Mendengar kabar kematian suami mereka, Nyi Tirtawati dan Nyi Mertaraga, langsung meminta restu ayahnya, Ki Ageng Palandhongan untuk melakukan Sati. Kaki Ki Ageng Palandhongan dan istri, dicium sekaligus memohon pamit.
Keesokan harinya. Diiringi upacara, rombongan dari Kadipaten Tuban berangkat menuju Kerajaan Majapahit. Ki Ageng Palandhongan dan Arya Adikara mengiringi kedua istri Ronggolawe yang ingin bertemu jenazah suaminya yang berada di Istana Majapahit.

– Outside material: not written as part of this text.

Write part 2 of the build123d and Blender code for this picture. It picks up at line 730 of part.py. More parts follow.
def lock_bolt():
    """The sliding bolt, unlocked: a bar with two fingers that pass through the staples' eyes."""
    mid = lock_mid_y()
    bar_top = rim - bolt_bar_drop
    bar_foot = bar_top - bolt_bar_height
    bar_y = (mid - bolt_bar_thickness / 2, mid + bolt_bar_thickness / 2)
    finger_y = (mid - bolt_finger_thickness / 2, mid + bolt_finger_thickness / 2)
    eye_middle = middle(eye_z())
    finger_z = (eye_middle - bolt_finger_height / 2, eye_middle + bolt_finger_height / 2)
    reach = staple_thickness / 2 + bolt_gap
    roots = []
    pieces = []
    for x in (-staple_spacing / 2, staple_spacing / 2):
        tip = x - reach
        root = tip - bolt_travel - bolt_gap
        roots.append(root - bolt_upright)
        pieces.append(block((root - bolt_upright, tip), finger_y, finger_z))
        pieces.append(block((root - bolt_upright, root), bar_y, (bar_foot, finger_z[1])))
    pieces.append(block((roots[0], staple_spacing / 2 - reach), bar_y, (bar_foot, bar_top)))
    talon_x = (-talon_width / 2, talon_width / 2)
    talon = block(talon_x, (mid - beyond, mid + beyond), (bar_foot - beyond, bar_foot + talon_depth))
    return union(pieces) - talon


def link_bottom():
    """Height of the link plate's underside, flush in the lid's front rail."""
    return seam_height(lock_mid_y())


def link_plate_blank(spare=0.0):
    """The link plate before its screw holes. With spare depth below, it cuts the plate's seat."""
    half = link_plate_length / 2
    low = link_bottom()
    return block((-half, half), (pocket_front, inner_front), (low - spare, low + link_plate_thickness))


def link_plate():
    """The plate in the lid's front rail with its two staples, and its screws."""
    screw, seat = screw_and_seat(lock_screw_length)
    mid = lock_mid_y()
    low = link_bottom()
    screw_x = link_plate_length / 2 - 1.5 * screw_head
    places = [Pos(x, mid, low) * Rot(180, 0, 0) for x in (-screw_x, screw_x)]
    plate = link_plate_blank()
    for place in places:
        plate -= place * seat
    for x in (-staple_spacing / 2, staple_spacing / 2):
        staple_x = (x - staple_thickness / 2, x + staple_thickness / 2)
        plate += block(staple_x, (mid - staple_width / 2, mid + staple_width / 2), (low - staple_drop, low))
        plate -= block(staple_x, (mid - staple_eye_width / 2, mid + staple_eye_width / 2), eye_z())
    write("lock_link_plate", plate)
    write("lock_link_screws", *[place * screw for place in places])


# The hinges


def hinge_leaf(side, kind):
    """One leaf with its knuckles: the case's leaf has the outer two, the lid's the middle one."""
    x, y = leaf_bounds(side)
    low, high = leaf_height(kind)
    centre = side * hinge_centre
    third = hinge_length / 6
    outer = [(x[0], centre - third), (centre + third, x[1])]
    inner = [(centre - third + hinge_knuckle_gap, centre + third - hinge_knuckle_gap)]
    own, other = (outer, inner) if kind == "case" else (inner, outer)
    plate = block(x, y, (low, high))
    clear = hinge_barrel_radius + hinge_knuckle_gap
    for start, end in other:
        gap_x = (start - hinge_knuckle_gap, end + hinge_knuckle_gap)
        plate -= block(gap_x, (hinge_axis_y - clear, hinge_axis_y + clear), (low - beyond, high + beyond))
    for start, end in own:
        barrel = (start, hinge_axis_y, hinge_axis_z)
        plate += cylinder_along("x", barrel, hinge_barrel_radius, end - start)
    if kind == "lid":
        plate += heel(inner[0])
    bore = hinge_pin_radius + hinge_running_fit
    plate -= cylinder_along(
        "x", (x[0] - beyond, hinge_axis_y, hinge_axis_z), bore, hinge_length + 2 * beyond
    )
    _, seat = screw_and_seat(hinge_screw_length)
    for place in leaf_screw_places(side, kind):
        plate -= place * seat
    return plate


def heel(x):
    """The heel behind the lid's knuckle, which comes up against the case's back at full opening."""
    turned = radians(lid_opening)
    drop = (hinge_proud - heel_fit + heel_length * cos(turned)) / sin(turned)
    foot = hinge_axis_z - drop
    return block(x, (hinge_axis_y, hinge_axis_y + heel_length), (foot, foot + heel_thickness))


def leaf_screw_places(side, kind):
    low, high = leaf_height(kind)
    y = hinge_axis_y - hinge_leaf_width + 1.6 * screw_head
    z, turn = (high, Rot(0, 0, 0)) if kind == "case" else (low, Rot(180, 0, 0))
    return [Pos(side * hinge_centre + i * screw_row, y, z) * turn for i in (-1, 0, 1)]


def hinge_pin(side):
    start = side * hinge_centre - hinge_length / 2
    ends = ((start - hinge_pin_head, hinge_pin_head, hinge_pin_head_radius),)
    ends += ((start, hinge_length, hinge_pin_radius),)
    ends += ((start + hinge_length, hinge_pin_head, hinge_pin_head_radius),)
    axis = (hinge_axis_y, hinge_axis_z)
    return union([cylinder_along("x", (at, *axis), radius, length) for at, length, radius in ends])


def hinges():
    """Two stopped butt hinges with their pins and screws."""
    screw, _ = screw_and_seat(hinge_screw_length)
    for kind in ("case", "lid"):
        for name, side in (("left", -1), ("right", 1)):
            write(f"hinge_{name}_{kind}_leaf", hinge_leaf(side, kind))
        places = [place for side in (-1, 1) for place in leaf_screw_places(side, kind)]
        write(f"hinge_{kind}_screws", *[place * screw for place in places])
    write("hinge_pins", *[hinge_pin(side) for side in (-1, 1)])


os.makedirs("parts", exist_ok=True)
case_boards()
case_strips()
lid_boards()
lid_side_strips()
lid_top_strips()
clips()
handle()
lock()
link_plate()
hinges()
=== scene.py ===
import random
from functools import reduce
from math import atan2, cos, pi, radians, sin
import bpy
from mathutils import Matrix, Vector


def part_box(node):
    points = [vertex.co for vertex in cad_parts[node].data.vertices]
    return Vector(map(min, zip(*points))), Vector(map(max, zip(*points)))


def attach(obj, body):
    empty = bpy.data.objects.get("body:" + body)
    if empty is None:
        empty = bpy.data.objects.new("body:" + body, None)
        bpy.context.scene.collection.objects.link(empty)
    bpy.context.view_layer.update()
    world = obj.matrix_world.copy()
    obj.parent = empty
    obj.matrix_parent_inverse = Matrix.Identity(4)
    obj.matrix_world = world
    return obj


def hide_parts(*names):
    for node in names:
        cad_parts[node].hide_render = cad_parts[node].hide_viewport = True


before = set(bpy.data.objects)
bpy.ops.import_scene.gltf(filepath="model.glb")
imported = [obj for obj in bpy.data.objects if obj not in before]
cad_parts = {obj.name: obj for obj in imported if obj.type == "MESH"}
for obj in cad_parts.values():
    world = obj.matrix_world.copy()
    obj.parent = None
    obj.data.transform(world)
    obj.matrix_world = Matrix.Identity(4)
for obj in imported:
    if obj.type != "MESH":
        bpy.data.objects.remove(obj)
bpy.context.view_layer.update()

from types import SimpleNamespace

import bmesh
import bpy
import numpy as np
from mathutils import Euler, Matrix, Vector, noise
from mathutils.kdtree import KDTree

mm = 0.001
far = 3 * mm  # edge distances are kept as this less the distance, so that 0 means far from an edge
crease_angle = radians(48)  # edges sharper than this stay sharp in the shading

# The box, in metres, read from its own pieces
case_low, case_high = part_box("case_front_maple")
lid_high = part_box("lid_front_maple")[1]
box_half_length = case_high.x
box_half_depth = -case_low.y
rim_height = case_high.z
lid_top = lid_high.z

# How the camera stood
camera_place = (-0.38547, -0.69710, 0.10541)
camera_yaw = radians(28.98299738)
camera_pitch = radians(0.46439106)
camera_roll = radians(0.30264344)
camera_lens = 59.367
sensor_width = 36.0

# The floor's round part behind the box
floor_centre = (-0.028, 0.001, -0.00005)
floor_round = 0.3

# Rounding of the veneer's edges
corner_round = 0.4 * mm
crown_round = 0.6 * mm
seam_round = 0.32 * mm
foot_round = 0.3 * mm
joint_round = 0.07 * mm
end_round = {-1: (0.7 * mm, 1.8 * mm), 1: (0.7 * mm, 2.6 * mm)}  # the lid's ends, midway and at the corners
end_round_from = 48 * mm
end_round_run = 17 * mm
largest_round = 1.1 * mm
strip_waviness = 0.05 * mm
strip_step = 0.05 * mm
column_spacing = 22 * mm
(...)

Kuda Anyampiani, putra Ronggolawe yang masih berusia anak-anak, turut serta. Setiba di Majapahit, rombongan disambut langsung Raden Wijaya. Di depan Banyak Wide, dengan wajah muram, Raja Wijaya menyatakan rasa duka yang mendalam. Meski akhirnya harus berperang, baginya Ronggolawe sudah seperti saudara.
"Agaknya sudah menjadi nasibku pula, memiliki saudara terkasih harus putus dan kehilangan sampai di sini," kata Raden Wijaya kepada Banyak Wide.
"Semua telah menjalani takdirnya masing-masing. Rasanya dinda Ronggolawe tidaklah mati. Dia hanya pergi tanpa pamit padaku lebih dulu," kata Raden Wijaya seperti dikisahkan dalam Serat Ranggalawe.